[start of Rows]

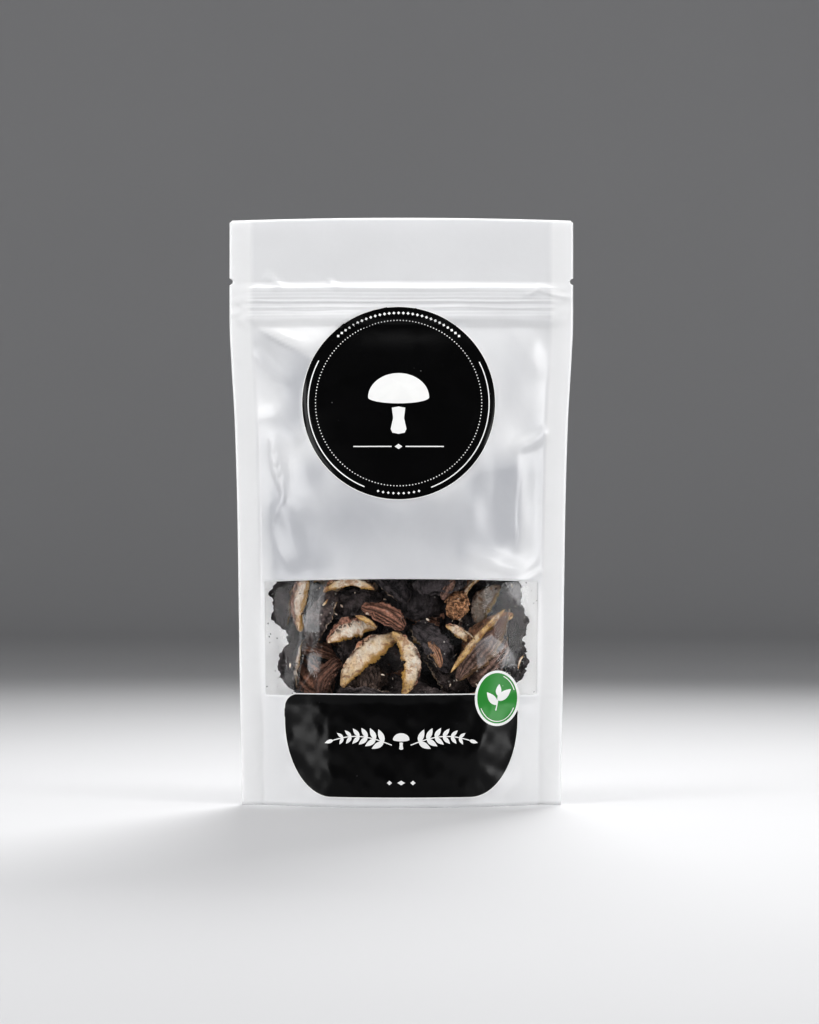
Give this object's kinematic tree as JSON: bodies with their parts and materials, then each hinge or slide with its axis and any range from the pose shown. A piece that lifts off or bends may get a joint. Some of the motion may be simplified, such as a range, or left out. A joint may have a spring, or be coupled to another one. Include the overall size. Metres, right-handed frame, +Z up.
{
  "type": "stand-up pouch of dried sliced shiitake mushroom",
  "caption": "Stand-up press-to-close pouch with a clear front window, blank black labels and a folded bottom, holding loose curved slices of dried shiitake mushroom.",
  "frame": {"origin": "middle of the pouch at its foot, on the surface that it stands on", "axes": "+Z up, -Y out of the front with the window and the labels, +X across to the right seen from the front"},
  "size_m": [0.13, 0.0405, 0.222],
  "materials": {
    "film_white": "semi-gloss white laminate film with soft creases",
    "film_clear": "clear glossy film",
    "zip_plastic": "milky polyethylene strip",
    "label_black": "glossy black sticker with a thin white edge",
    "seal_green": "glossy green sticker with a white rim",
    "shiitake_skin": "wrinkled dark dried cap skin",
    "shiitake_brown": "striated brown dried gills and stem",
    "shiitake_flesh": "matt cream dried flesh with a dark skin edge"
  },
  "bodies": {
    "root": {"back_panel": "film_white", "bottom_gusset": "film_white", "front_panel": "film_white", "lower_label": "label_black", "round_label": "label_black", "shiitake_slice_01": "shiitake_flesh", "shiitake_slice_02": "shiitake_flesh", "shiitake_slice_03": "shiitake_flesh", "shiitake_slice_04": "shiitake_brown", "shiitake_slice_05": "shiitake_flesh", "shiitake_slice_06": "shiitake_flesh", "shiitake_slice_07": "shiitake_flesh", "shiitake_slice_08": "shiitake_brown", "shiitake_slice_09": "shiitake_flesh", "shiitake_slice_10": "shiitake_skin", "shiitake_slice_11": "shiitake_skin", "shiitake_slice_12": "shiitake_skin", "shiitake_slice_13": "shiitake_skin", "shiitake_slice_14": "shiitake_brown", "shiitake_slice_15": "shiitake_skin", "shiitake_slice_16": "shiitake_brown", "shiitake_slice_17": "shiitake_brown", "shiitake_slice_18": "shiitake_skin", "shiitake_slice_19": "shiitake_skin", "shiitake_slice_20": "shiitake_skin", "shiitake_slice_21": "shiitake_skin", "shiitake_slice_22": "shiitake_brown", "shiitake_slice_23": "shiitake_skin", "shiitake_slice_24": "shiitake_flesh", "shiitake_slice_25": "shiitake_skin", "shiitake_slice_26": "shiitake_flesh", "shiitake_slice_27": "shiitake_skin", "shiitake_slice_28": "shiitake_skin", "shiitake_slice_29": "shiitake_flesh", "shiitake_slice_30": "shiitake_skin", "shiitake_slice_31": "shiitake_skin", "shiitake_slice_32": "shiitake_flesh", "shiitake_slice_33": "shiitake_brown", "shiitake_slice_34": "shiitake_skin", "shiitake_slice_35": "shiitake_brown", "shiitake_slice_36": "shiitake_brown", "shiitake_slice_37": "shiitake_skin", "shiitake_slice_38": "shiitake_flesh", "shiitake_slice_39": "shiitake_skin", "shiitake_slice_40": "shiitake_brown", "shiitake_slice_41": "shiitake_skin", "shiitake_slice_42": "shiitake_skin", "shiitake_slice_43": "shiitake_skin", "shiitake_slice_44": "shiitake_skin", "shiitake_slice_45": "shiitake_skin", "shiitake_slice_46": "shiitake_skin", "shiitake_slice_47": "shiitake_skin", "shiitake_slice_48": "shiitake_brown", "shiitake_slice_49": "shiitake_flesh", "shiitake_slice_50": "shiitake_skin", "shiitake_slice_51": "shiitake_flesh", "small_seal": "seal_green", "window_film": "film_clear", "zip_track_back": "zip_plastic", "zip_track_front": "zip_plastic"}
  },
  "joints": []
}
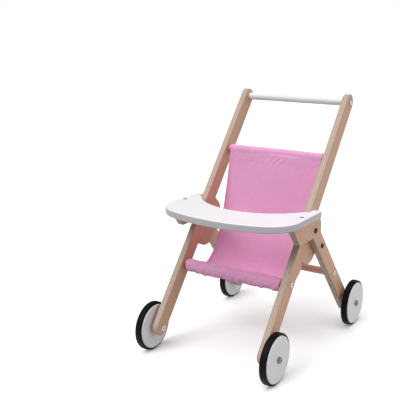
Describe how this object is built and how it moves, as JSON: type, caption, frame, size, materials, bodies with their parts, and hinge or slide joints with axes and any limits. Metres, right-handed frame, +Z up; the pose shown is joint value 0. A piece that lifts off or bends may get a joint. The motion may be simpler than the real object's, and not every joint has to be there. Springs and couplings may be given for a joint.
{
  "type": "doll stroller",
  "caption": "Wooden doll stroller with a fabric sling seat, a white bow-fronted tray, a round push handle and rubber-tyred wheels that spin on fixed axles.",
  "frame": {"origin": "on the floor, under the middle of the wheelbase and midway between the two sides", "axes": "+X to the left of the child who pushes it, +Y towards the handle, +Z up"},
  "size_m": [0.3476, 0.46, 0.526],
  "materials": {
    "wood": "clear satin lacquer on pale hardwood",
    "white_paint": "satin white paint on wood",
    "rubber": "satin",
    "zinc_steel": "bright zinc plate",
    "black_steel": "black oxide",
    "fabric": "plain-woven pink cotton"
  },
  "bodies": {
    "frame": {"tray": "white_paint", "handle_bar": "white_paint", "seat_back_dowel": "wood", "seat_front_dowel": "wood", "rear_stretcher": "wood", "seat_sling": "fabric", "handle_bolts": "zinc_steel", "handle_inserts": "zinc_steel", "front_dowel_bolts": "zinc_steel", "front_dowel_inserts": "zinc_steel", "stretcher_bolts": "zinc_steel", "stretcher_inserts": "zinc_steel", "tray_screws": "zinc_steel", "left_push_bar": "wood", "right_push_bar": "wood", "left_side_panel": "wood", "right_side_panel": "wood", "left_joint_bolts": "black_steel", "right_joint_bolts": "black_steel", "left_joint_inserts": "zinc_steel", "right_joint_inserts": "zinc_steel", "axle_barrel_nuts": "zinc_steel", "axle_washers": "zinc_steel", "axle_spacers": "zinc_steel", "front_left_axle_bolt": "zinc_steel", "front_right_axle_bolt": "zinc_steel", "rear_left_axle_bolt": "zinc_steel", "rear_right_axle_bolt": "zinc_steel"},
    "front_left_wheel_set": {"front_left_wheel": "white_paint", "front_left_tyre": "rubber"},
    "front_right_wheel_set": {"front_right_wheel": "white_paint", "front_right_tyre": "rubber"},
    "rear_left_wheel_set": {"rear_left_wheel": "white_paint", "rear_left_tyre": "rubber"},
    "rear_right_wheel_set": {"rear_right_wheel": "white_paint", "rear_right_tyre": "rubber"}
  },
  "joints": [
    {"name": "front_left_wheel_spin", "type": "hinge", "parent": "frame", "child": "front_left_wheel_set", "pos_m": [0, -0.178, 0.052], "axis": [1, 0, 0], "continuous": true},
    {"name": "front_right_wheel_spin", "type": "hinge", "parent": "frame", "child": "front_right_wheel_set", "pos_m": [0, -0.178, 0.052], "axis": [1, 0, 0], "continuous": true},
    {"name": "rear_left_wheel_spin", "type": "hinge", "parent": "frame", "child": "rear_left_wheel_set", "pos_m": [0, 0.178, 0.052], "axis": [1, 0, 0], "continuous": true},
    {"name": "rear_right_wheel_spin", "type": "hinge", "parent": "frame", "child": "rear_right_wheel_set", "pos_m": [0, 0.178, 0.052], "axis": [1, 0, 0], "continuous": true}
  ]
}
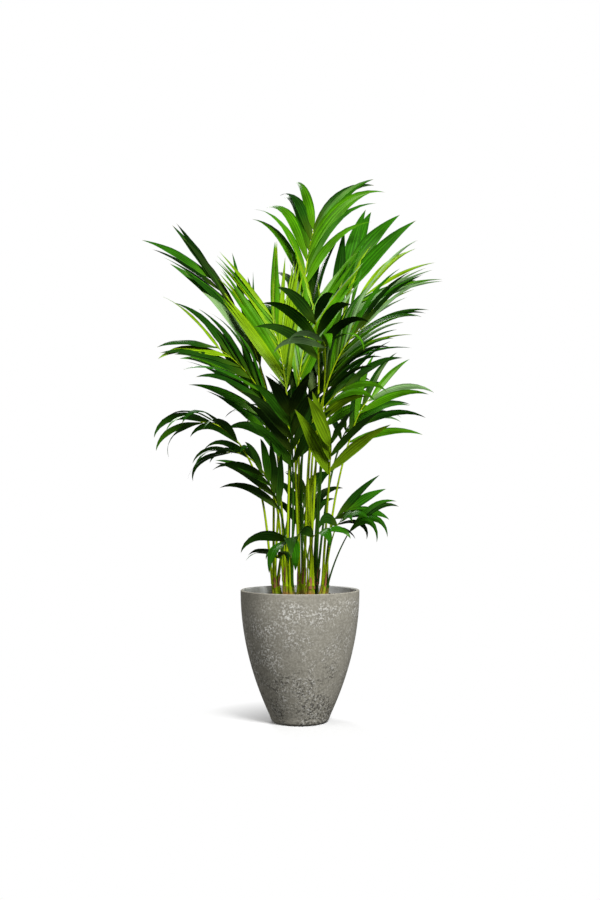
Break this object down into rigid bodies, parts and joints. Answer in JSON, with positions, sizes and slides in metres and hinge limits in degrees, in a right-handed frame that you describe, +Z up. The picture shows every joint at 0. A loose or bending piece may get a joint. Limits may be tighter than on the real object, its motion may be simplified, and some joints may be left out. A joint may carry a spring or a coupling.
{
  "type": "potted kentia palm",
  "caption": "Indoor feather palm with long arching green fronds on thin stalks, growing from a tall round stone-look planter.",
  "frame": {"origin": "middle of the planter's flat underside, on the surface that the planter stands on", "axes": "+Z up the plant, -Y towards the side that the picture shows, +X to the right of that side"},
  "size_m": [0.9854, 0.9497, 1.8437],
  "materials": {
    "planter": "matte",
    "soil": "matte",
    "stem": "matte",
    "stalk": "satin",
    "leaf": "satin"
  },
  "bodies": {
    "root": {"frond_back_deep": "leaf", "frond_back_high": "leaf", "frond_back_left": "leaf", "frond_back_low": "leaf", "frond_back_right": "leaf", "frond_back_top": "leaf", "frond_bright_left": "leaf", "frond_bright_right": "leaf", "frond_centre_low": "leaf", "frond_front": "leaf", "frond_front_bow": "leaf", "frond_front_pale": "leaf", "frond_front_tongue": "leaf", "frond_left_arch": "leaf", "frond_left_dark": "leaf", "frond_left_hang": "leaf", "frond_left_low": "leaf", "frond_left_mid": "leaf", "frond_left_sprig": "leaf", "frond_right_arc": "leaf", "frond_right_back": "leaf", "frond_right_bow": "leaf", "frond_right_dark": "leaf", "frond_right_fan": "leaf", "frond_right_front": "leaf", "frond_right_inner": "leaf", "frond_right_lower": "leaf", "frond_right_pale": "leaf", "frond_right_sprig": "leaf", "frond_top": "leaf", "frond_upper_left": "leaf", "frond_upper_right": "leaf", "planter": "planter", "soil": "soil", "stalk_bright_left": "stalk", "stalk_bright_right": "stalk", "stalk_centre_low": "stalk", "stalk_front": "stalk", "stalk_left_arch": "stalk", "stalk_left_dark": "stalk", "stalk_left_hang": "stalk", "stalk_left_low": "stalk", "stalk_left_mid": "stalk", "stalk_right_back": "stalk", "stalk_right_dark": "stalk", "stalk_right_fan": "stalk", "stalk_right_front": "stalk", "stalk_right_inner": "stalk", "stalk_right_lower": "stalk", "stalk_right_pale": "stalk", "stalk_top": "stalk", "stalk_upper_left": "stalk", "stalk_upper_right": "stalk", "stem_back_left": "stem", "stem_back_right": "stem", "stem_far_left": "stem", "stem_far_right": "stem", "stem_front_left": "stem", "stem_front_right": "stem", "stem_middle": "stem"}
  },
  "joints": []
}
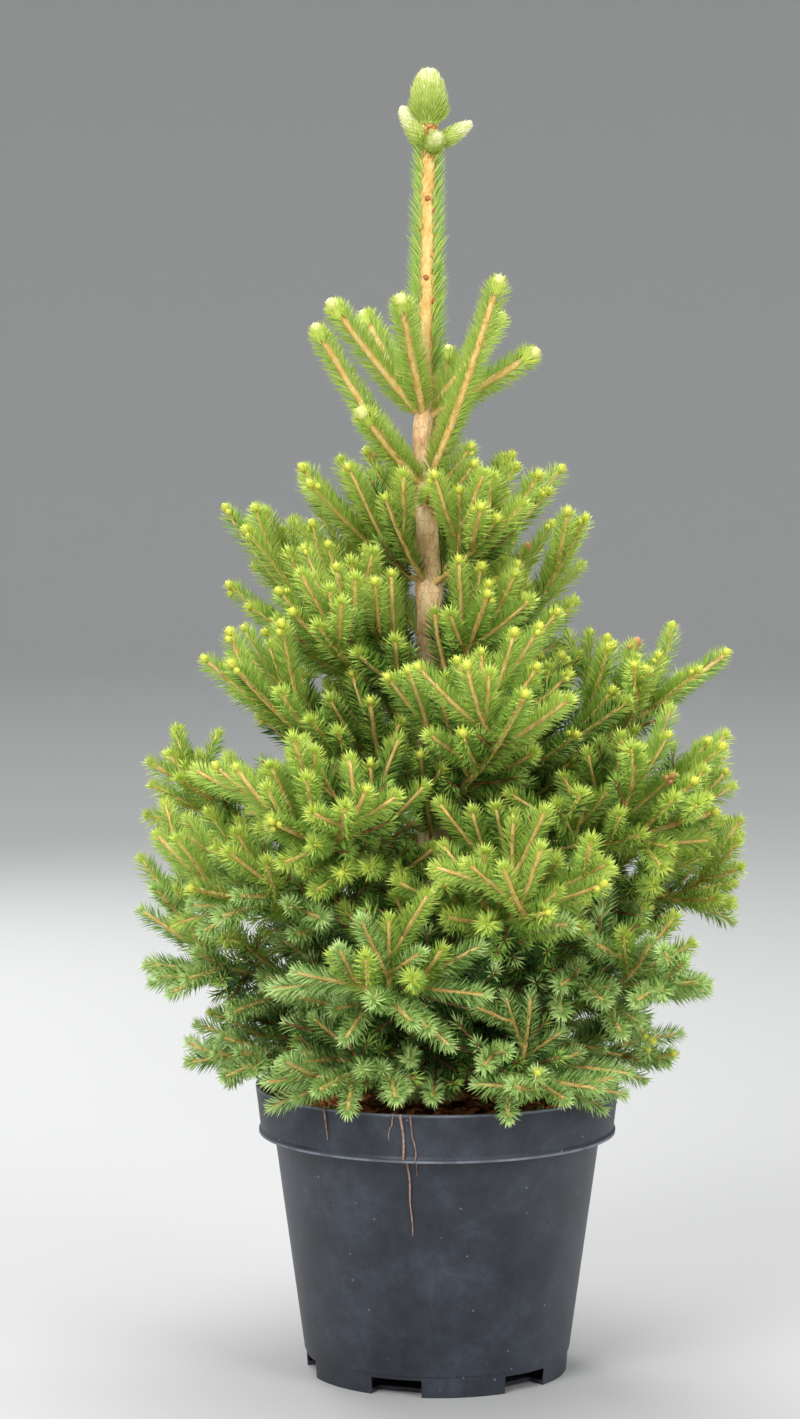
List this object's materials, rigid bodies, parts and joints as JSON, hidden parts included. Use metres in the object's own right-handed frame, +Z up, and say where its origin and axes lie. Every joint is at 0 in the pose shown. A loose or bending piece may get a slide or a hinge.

[end of Rows]

Task
Show every line where the string "from" appears.

Task solution
Give this object's kinematic tree as JSON: bodies with their parts and materials, then each hinge or slide with its axis and any range from the pose shown. A piece that lifts off or bends may get a joint. Some of the motion may be simplified, such as a range, or left out. A joint may have a spring, or be coupled to another one. Include the overall size. Metres, right-handed frame, +Z up.
  "frame": {"origin": "middle of the pouch at its foot, on the surface that it stands on", "axes": "+Z up, -Y out of the front with the window and the labels, +X across to the right seen from the front"},
  "caption": "Indoor feather palm with long arching green fronds on thin stalks, growing from a tall round stone-look planter.",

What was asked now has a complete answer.